Peter I was a Hungarian prelate, who served as bishop of Pécs between 1306 and 1314. He was appointed bishop by Archbishop Thomas of Esztergom at the end of 1306 after the canons of the cathedral chapter of Pécs did not reach a consensus on the succession of the elected bishop Manfred who had died at the beginning of the year.

==History==
Peter had two brothers, Andronicus, the Provost of Veszprém and comes Thomas. The three brothers were granted portions in Maros (with its church dedicated to Catherine of Alexandria) and Szanás in Veszprém County (near present-day Somogyszil, Somogy County) by King Andrew III of Hungary in 1296, 1297 and 1298, which lands were confiscated from Ambrose Szarvasdi, a familiaris of the rebellious Kőszegi family, who, in addition, died without descendants. Before his appointment as bishop, Peter was dean of Tolna County at least from 1295. He had also been vice-chancellor of Charles of Anjou. Bishop Peter was last mentioned in a royal charter of April 1, 1314.
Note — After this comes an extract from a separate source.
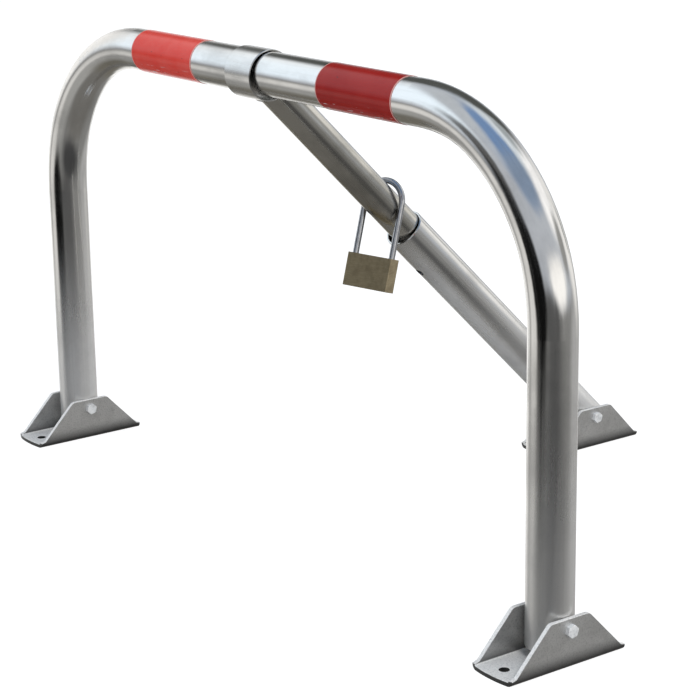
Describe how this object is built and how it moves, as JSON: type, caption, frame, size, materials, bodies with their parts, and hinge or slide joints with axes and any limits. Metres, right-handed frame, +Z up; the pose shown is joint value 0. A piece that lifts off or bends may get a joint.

Although Peter was consecrated bishop by May 1307, a group of canons in the cathedral chapter of his see did not accept his appointment. They were led by Nicholas, cantor of the chapter who allied himself with one of Charles of Anjou's opponents, Henry Kőszegi. The latter took the fortress at Pécs and handed it over to Cantor Nicholas who thus succeeded in prevent Bishop Peter from entering his see and collecting revenues from his bishopric. Although Archbishop Thomas and Bishop Peter excommunicated Cantor Nicholas, he did not give up his position in Pécs. Thereafter Bishop Peter mostly stayed in the retinue of the papal legate, Cardinal Gentile Portino da Montefiore. For instance, he took part in the negotiations between the most influential noblemen of the Kingdom of Hungary and the papal legate in November 1308, and also participated at the coronation of Charles of Anjou on June 15, 1309.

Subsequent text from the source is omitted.